Monday, after receiving updates that all my friends in Boston were okay I stepped away from the news and the internet so I could process. This is what I wrote at that time, pouring my thoughts and feelings onto paper.

I am saddened, dismayed, and stunned. But more than anything I am pissed off. That an event which sits at the epicenter of the running community would be targeted in such a way makes me so very angry.

Many non-runners don’t understand the preparation and training it takes to complete a marathon. Then multiply that many times to get the preparation for Boston. You don’t just sign up. You have to qualify for Boston. It is a plan and process that happens over many months, even years for some. You have to run a race and meet a hard, but not impossible, standard just to consider Boston. Then you train and prepare again.

Boston is the Holy Grail of the running world. It’s the event many “regular” runners spend their running lives attempting to reach. More than 17,000 had already crossed the finish line, but more than 5,000 others didn’t get to. This amazing achievement by running standards is now incomplete for them. And it pisses me off.

But we are strong as a community. Maybe a little crazy too because this won’t stop us. We’ll still work, spectate, volunteer, and run races. We’ll still set our hearts and minds on Boston; to aim for that coveted goal. We, as runners, are strong. We make each other strong and we won’t be stopped.

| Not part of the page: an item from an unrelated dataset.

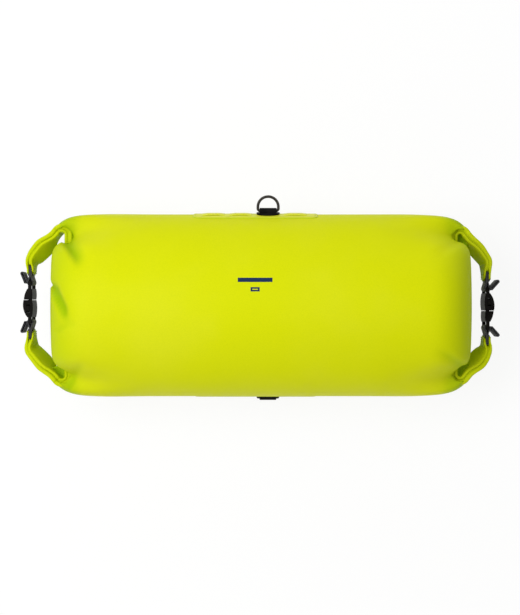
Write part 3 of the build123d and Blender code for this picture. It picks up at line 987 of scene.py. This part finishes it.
def stitch_tree():
    """Geometry Nodes: a line of thread stitches along each edge of a wire mesh."""
    tree = bpy.data.node_groups.new("thread_stitches", "GeometryNodeTree")
    face = tree.interface
    face.new_socket("Line", in_out="INPUT", socket_type="NodeSocketGeometry")
    for name in ("Pitch", "Stitch length", "Thread radius"):
        face.new_socket(name, in_out="INPUT", socket_type="NodeSocketFloat")
    face.new_socket("Thread", in_out="INPUT", socket_type="NodeSocketMaterial")
    face.new_socket("Stitches", in_out="OUTPUT", socket_type="NodeSocketGeometry")

    def add(kind, **settings):
        made = tree.nodes.new(kind)
        for key, value in settings.items():
            setattr(made, key, value)
        return made

    inputs, outputs = add("NodeGroupInput"), add("NodeGroupOutput")
    curve = add("GeometryNodeMeshToCurve")
    spaced = add("GeometryNodeResampleCurve", mode="LENGTH")
    stitch = add("GeometryNodeMeshIcoSphere")
    stitch.inputs["Subdivisions"].default_value = 2
    stitch.inputs["Radius"].default_value = 1.0
    tangent = add("GeometryNodeInputTangent")
    turned = add("FunctionNodeAlignRotationToVector", axis="Z")
    half = add("ShaderNodeMath", operation="MULTIPLY")
    half.inputs[1].default_value = 0.5
    scale = add("ShaderNodeCombineXYZ")
    placed = add("GeometryNodeInstanceOnPoints")
    real = add("GeometryNodeRealizeInstances")
    finish = add("GeometryNodeSetMaterial")
    for source, out, target, into in (
        (inputs, "Line", curve, "Mesh"),
        (curve, "Curve", spaced, "Curve"),
        (inputs, "Pitch", spaced, "Length"),
        (spaced, "Curve", placed, "Points"),
        (stitch, "Mesh", placed, "Instance"),
        (tangent, "Tangent", turned, "Vector"),
        (turned, "Rotation", placed, "Rotation"),
        (inputs, "Thread radius", scale, "X"),
        (inputs, "Thread radius", scale, "Y"),
        (inputs, "Stitch length", half, 0),
        (half, 0, scale, "Z"),
        (scale, 0, placed, "Scale"),
        (placed, "Instances", real, "Geometry"),
        (real, "Geometry", finish, "Geometry"),
        (inputs, "Thread", finish, "Material"),
        (finish, "Geometry", outputs, "Stitches"),
    ):
        tree.links.new(source.outputs[out], target.inputs[into])
    return tree


STITCH_TREE = stitch_tree()


STITCH_PITCH = 2.6 * MM
STITCH_LENGTH = 2.1 * MM
THREAD_RADIUS = 0.42 * MM
TACK_YS = (4 * MM, 10 * MM)  # two rows of the box of stitches, from the tail's end
TACK_EDGE = 4 * MM


def stitched(name, runs):
    """Plain mesh of thread stitches along several runs of points."""
    points, edges = [], []
    for run in runs:
        first = len(points)
        points += [tuple(map(float, p)) for p in run]
        edges += [(first + k, first + k + 1) for k in range(len(run) - 1)]
    mesh = bpy.data.meshes.new(name)
    mesh.from_pydata(points, edges, [])
    piece = new_object(name, mesh)
    sewing = piece.modifiers.new("Stitches", "NODES")
    sewing.node_group = STITCH_TREE
    values = {"Pitch": STITCH_PITCH, "Stitch length": STITCH_LENGTH, "Thread radius": THREAD_RADIUS}
    values["Thread"] = THREAD
    for item in STITCH_TREE.interface.items_tree:
        if item.in_out == "INPUT" and item.name in values:
            sewing[item.identifier] = values[item.name]
    return baked(piece)


def tail_stitches(end, side, end_y):
    """Bar tacks through the tail's plies, over the webbing inside them."""
    runs = []
    half = TAIL_END_HEIGHT / 2 - TACK_EDGE
    for face in (1, -1):
        x = end.reach + face * (TAIL_END_THICK / 2 + 0.15 * MM)
        for y in TACK_YS:
            runs.append([end.place(x, side * (end_y + y), ROLL_Z + z) for z in (-half, half)])
        for z in (-half, half):
            runs.append([end.place(x, side * (end_y + y), ROLL_Z + z) for y in TACK_YS])
    return stitched(f"{end.name}_{side}_stitches", runs)


# Strips and seam
# ------------------------------

STRIP_X = -7.5 * MM
STRIP_LENGTH = 166 * MM
STRIP_WIDTH = 40 * MM
STRIP_CORNER = 8 * MM
STRIP_THICK = 1.2 * MM
STRIP_GRID = 1.6 * MM
RING_X = 9.5 * MM
REAR_ANGLE = radians(11.6)
FRONT_ANGLE = radians(-15.48)

# Raised loops beside the ring
LOOP_STEPS = (-2, -1, 1)
LOOP_PITCH = 36.5 * MM
LOOP_SPAN = 30 * MM
LOOP_WIDTH = 18 * MM
LOOP_RISE = 1.0 * MM
LOOP_THICK = 0.7 * MM
LOOP_LIFT = 0.9 * MM
LOOP_SHOULDER = 9 * MM

SEAM_LENGTH = 380 * MM
SEAM_WIDTH = 20 * MM
SEAM_CORNER = 2 * MM
SEAM_THICK = 0.8 * MM
SEAM_GRID = 2.5 * MM
SEAM_ANGLE = radians(-45)

TAPE_SUNK = 0.3 * MM  # the underside of a tape lies this far in the cloth
TAPE_BEVEL = 1.4 * MM
SIGHT = 60 * MM  # how far outside the cloth it is looked for


class Flank:
    """A round side of the tube, where points are laid on the cloth by arc length and height."""

    def __init__(self, skin, side, angle):
        self.skin = skin
        self.side = side
        self.angle = angle
        on_crown = angle > 0
        self.radius = CROWN_RADIUS if on_crown else HEEL_RADIUS
        self.centre_y = 0.0 if on_crown else side * HEEL_Y

    def at(self, x, arc, height):
        angle = self.angle + arc / self.radius
        out = Vector((0, self.side * cos(angle), sin(angle)))
        middle = Vector((x, self.centre_y, HEEL_RADIUS))
        hit = self.skin.ray_cast(middle + out * (self.radius + SIGHT), -out, 1.5 * SIGHT)
        base = hit[0] if hit[0] is not None else middle + out * self.radius
        return base + out * height


def closed_sheet(rows, columns, lengths_u, lengths_v):
    """Faces and cloth map of a closed sheet: its upper points row by row, then its lower ones."""
    upper, maps = grid_faces(rows, columns, False, lengths_u, lengths_v)
    count = rows * columns
    lower = [tuple(v + count for v in face) for face in upper]
    rim = [j * columns for j in range(rows)]
    rim += [(rows - 1) * columns + i for i in range(1, columns)]
    rim += [j * columns + columns - 1 for j in range(rows - 2, -1, -1)]
    rim += list(range(columns - 2, 0, -1))
    walls = [(a, b, b + count, a + count) for a, b in zip(rim, rim[1:] + rim[:1])]
    return upper + lower + walls, maps + maps + [(0, 0)] * (4 * len(walls))


def taped(flank, name, middle_x, length, width, corner, thick, step, material):
    """Flat tape with round corners on the cloth, closed underneath."""
    xs = np.linspace(-length / 2, length / 2, int(length / step) + 1)
    shares = np.linspace(-1, 1, int(width / step) + 1)
    border = []
    points, under = [], []
    for x in xs:
        over = max(0.0, abs(x) - (length / 2 - corner))
        half = width / 2 - corner + (max(corner**2 - over**2, 0)) ** 0.5
        for share in shares:
            v = share * half
            edge = min(half - abs(v), length / 2 - abs(x))
            border.append(edge)
            rise = thick * (0.35 + 0.65 * float(smooth(edge, 0, TAPE_BEVEL)))
            points.append(flank.at(middle_x + x, v, rise))
            under.append(flank.at(middle_x + x, v, -TAPE_SUNK))
    faces, maps = closed_sheet(len(xs), len(shares), xs, shares * width / 2)
    piece = outward(new_piece(name, points + under, faces, material, maps))
    point_values(piece, "border", border + [0.0] * len(under))
    return piece


def arch(flank, middle_x):
    """Raised loop of cloth over the strip: its points and faces."""
    steps, across = 22, 7
    points = []
    for level in (1, 0):
        for x in np.linspace(-LOOP_SPAN / 2, LOOP_SPAN / 2, steps):
            rounded = float(smooth(LOOP_SPAN / 2 - abs(x), 0, LOOP_SHOULDER))
            for v in np.linspace(-LOOP_WIDTH / 2, LOOP_WIDTH / 2, across):
                sag = 0.25 * LOOP_RISE * (2 * v / LOOP_WIDTH) ** 2 * rounded
                height = LOOP_LIFT + (LOOP_RISE - sag) * rounded + LOOP_THICK * level
                points.append(flank.at(middle_x + x, v, height))
    return points, closed_sheet(steps, across, np.arange(steps), np.arange(across))[0]


def make_strip(flank, name):
    """Lash strip with its raised loops."""
    sizes = (STRIP_X, STRIP_LENGTH, STRIP_WIDTH, STRIP_CORNER, STRIP_THICK, STRIP_GRID)
    strip = taped(flank, f"{name}_strip_tape", *sizes, STRIP_CLOTH)
    points, faces = [], []
    for step in LOOP_STEPS:
        more, quads = arch(flank, RING_X + step * LOOP_PITCH)
        faces += [tuple(v + len(points) for v in q) for q in quads]
        points += more
    maps = [(points[v][0], points[v][2]) for f in faces for v in f]
    loops = outward(new_piece(f"{name}_strip_loops", points, faces, STRIP_CLOTH, maps))
    point_values(loops, "border", [8 * MM] * len(points))
    strip = joined(f"{name}_strip_with_loops", [strip, loops])
    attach(strip, "bag")
    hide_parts(f"{name}_lash_strip")


def make_strips(skin):
    """Both lash strips and the long seam, on the cloth."""
    make_strip(Flank(skin, 1, REAR_ANGLE), "rear")
    make_strip(Flank(skin, -1, FRONT_ANGLE), "front")
    sizes = (0, SEAM_LENGTH, SEAM_WIDTH, SEAM_CORNER, SEAM_THICK, SEAM_GRID)
    seam = taped(Flank(skin, 1, SEAM_ANGLE), "tube_seam_tape", *sizes, STRIP_CLOTH)
    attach(seam, "bag")
    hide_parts("tube_seam")


# Finishes of the CAD nodes
# ------------------------------


def dress(node, material):
    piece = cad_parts[node]
    piece.data.materials.clear()
    piece.data.materials.append(material)


def dress_nodes():
    """The finish of each CAD node that shows as it is."""
    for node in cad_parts:
        if node.endswith(("webbing", "pull_loop")):
            dress(node, WEBBING)
        elif node.endswith(("socket", "plug")) or "release_arm" in node:
            dress(node, BUCKLE)
        elif node.endswith("ring_base"):
            dress(node, BASE)
        elif node.endswith("_ring"):
            dress(node, RING)
        elif node.endswith("stiffener"):
            dress(node, STIFFENER)


# Floor, light and camera
# ------------------------------


PAPER = (0.86, 0.86, 0.85)
PAPER_GREY = (0.84, 0.84, 0.83)
FLOOR_REACH = 12.0
FLOOR_GLOW = 1.02
FLOOR_SHARE = 0.86  # share of the glow where the floor is seen, which leaves it the shadow
AMBIENT = 0.42  # strength of the light from all round


def white_rays(finish):
    """1 on rays that show the background: seen, mirrored or through glass."""
    kinds = ("Is Camera Ray", "Is Glossy Ray", "Is Transmission Ray")
    seen, mirrored, through = (finish.node("ShaderNodeLightPath", out=kind) for kind in kinds)
    return (seen + mirrored + through).math("MINIMUM", 1.0)


def make_floor():
    """Plain paper that fades into the white background and keeps the shadow."""
    floor = flat_square("floor", FLOOR_REACH)
    paper = Finish("floor_paper", PAPER, 0.9, 0.0)
    grain = paper.noise(paper.place(), 300.0)
    paper.set(Base_Color=paper.blend(grain.above(0.4, 0.6) * 0.3, PAPER, PAPER_GREY))
    glow = paper.node("ShaderNodeEmission", None, {"Color": (1, 1, 1, 1), "Strength": FLOOR_GLOW})
    own = Link(paper, paper.shader.outputs[0])
    mixed = paper.node("ShaderNodeMixShader", None, [white_rays(paper) * FLOOR_SHARE, own, glow])
    paper.feed(paper.tree.nodes["Material Output"].inputs["Surface"], mixed)
    floor.data.materials.append(paper.material)


class Surroundings(Finish):
    """The world, with the same way of adding nodes."""

    def __init__(self, world):
        world.use_nodes = True
        self.tree = world.node_tree


def make_world():
    """White where it is seen, and an even soft light elsewhere."""
    world = bpy.data.worlds.new("studio")
    bpy.context.scene.world = world
    sky = Surroundings(world)
    back = world.node_tree.nodes["Background"]
    sky.feed(back.inputs["Color"], (1, 1, 1, 1))
    sky.feed(back.inputs["Strength"], white_rays(sky) * (1.0 - AMBIENT) + AMBIENT)


SOFT_BOXES = (  # name, place, size and power
    ("key_box", (-0.85, 0.20, 1.7), (1.3, 1.0), 22),
    ("front_box", (-0.2, -1.6, 1.1), (1.6, 0.9), 6),
    ("rear_box", (0.2, 1.7, 0.9), (1.6, 0.8), 7),
)
LIT_POINT = (0, 0, 0.1)


def make_lights():
    for name, place, size, power in SOFT_BOXES:
        lamp = bpy.data.lights.new(name, "AREA")
        lamp.shape = "RECTANGLE"
        lamp.size, lamp.size_y = size
        lamp.energy = power
        holder = new_object(name, lamp)
        holder.location = place
        holder.rotation_euler = (Vector(LIT_POINT) - Vector(place)).to_track_quat("-Z", "Y").to_euler()


CENTRED = (-1.35 * MM, -2.97 * MM)  # what stands in the middle of the view


def make_camera():
    """Straight down on the bag, rear side up in the frame."""
    lens = 76.0
    shown_height = 0.830
    level = 85 * MM
    data = bpy.data.cameras.new("camera")
    data.sensor_width = 36.0
    data.lens = lens
    camera = new_object("camera", data)
    camera.location = (*CENTRED, level + shown_height * lens / data.sensor_width)
    bpy.context.scene.camera = camera


make_camera()
make_world()
make_lights()
make_floor()
dress_nodes()
make_strips(make_tube())
make_bands()

bpy.context.scene.view_settings.view_transform = "Standard"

I may only speak for myself, but I think other runners will share my sentiment. This won’t stop me. I will still spectate and volunteer. And I will still run. My races won’t change; neither will my goals. Because someday I’ll run the Boston Marathon. When I do, I’ll think of this day and know I wasn’t stopped. Surrounded by thousands of other runners, you’ll see that they weren’t stopped either.

My resolve has not wavered, but strengthened, and it will carry me on swift feet towards my goals.